China has some economic demands as well. It wants greater access to U.S. technology products whose exports are restricted for security or economic reasons; more access to U.S. investment opportunities; and the trade and market access rights currently granted to American partners that have purely market economies.
"We are willing to make progress on these issues, but our ability to move on these issues will depend, of course, on how much progress we see from China," Geithner said.
Ally or Adversary?
Despite recent headlines about the technological advances of China's armed forces, the security issues on Obama and Hu's agenda are less urgent, and less heated -- in part because the U.S. enjoys a huge military superiority, even off China's shores, that is unlikely to diminish any time soon.
Defense Secretary Robert Gates, who met with Hu in Beijing last week, said China's "growing role" in regional territorial disputes has worried its neighbors and highlighted American promises to defend U.S. allies there.
"Nonetheless, I disagree with those who portray China as an inevitable strategic adversary of the United States," Gates said during a speech in Japan. "We welcome a China that plays a constructive role on the world stage."
China's considerable diplomatic prowess -- as a veto-wielding permanent member of the United Nations Security Council and increasingly influential economic player in Africa and South America -- is more of a concern for the U.S., which needs Chinese diplomatic support on a host of fronts.
One is Iran, the target of harsh economic sanctions enacted last year thanks to Chinese backing. Clinton has credited those sanctions with tightening the pressure on the Iranian nuclear program.
Another is the Korean peninsula, where a recent dip in tension over aggressive moves from North Korea has also been attributed to action from China, which came under considerable pressure from the Obama administration to assume such a role.
One of the biggest questions about the summit will be how much U.S. needs -- on security and economic issues -- will temper the Obama administration's demands that China improve its human rights record.

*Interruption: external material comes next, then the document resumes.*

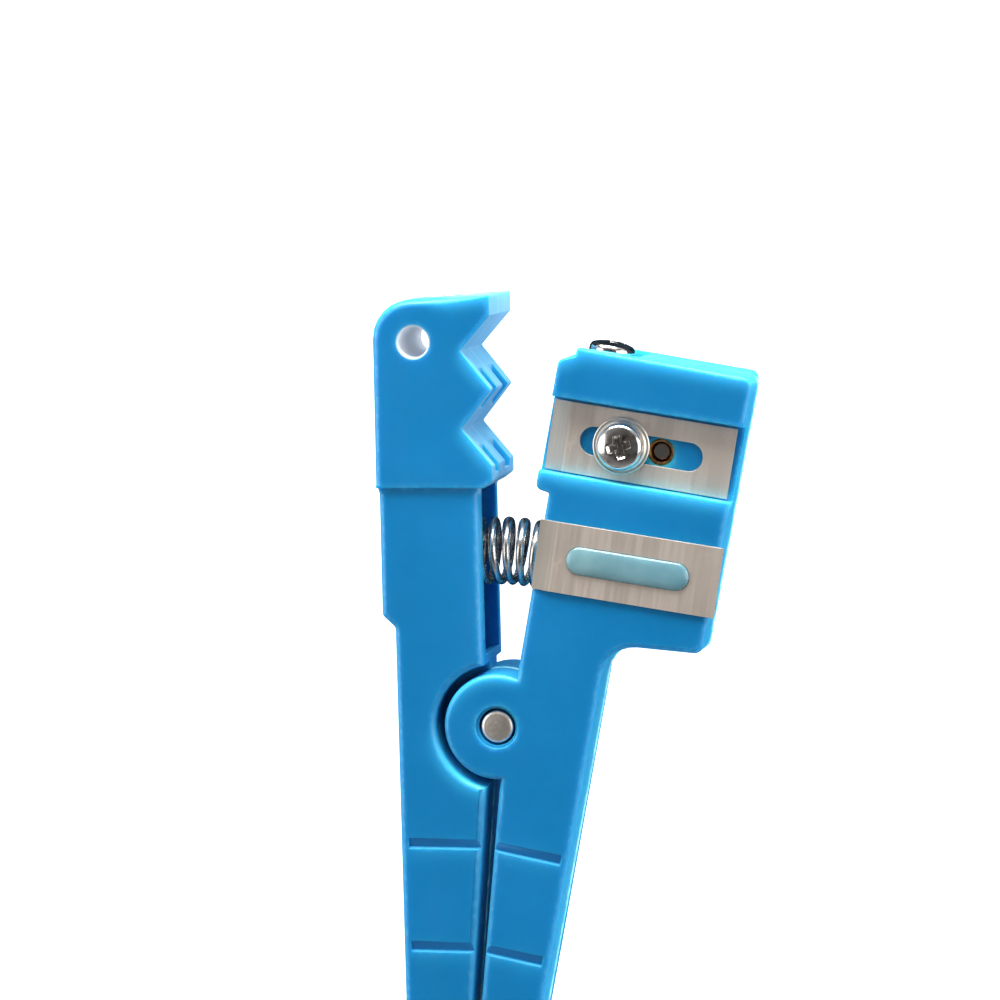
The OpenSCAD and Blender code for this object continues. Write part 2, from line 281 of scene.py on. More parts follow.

"America will continue to speak out and to press China when it censors bloggers and imprisons activists; when religious believers, particularly those in unregistered groups, are denied full freedom of worship; when lawyers and legal advocates are sent to prison simply for representing clients who challenge the government's positions; and when some, like Chen Guangcheng, are persecuted even after they are released," Clinton said last week.
Still, for all the weight of the demands and entreaties the U.S. is making toward China, the Obama administration has at least one strong selling point recognized by Beijing: As the world's No. 2 economy, China has an interest in global stability that's now more akin to that of the U.S.
"Global recession, nuclear proliferation, terrorism, piracy on the high seas -- these are threats that affect all of us, including China," Clinton said. "We have a wide-ranging agenda, a number of areas where we will ultimately be able to judge whether our relationship is producing real benefits."